Tuesday, October 19, 2010

Probabilistic Input for uTouch?


Well, it seems to be the season for a flurry of multi-touch posts. Guess that's helped along by the release of uTouch in Maverick and next week's Ubuntu Developer Summit multi-touch buffet :-)

One of the talks that John, Mark and I enjoyed greatly at UIST was Julia Schwartz's presentation on "A Framework for Probabilistic Input". Julia's an HCI PhD student at Carnegie-Mellon and works in their exciting dev lab. The UIST paper was written by Julia, Professor Hudson, Professor Mankoff, and Andrew Wilson (the latter of Microsoft Research).

One of the reasons I was personally so deeply appreciative of the paper was that when we were building the uTouch framework, Henrik Rydberg and Chase Douglas brought up issues around input uncertainty, and started proposing ways that might be employed to counter this. Getting plugged into folks who are working on this actively and thoroughly is phenomenal.

Since UIST 2010, the uTouch team has been in contact with Julia, sharing ideas and asking questions. Today we had a call with her and Professor Scott Hudson; as such, we have now started exploring possible avenues of development for probabilistic input support in uTouch. Scott and Professor Jen Mankoff will be attending part of UDS this year, and we've set up a session where they can share their research with us and engage in discussions, Q&A, etc., about it, and explore ways in which we can start moving forward on this in Ubuntu (and Linux in general).

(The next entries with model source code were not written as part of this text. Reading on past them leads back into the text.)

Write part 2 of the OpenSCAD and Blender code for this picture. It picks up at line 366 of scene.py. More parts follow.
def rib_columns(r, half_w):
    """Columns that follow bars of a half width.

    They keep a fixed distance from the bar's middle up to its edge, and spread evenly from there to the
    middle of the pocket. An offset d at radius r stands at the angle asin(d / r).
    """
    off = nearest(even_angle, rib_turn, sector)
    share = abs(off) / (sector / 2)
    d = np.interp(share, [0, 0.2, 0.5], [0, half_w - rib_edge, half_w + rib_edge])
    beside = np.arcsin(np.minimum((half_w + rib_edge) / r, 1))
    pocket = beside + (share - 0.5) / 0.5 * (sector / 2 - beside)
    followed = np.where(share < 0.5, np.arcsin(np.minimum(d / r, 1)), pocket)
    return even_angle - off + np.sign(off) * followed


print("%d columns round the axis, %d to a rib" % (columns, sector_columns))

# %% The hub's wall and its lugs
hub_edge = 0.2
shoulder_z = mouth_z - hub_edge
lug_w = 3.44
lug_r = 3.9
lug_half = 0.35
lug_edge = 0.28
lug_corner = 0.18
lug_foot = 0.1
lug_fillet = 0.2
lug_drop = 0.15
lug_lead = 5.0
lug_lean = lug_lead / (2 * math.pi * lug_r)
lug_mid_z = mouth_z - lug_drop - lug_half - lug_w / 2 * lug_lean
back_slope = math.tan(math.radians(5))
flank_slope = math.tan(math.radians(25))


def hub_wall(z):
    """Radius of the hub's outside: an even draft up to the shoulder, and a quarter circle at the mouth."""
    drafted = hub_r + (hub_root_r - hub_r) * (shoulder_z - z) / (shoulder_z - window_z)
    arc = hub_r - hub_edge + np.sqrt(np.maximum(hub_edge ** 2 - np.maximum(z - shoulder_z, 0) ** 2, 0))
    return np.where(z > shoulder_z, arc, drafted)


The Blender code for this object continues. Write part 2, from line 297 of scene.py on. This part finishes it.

The UIST talk slides and related paper are available here:

Monday, October 18, 2010

A Visit with System76


Earlier today, I had the pleasure of visiting Carl Richell and part of the System76 crew in their Denver offices today. Pictured to the left is their very sweet Starling NetBook. I became an instant fan, due to the sleek good looks, a fantastic keyboard, and a flawless installation of Ubuntu. Carl also showed me the Starling EduBook, which I completely fell in love with. There's a charter school in Colorado that bought a whole mess of these guys, and the kids at school adore them... and how could they not? A rugged, easy-to-use Linux netbook with Edubuntu installed on it? Total win.

Before getting a device, personnel, and facilities tour, Carl and I talked shop: uTouch, the future of multi-touch in Linux, Unity, Ubuntu on a plethora of devices. You know, the usual good stuff. I asked him what he'd like to see in Ubuntu that he feels would be necessary to totally rock out the tablet experience. His list of top picks echoes the sentiments of many people with whom I have had similar conversations. In no particular order, the list goes something like this:
  • fully-working auto-rotate
  • a great on-screen keyboard
  • browser, music, video, photo, and document apps -- all with a user interface designed for touch
  • the ability to deliver and play games
  • a sweet note taking app that integrates with email
  • TV remote control support
Much of this is already scheduled for discussions in UDS sessions next week :-)

Carl's excited about UDS and the continued conversations that will take place there. As am I. But I also can't stop thinking about that Starling NetBook... I'm going to be replacing my ailing AspireOne with System76's gorgeous offering...

Saturday, October 16, 2010

Multitouch and Qt


It's been 11 days since the Qt announcement of new gesture support, and I wanted to blog about it right away... but alas, now will have to do. The folks at Qt have been working on multi-touch support for a while now. They blogged about gestures, multi-touch, Mac support, Windows support, and then at UDS in Brussels (May 2010), they shared their 4.8 plans for multi-touch with the Ubuntu community.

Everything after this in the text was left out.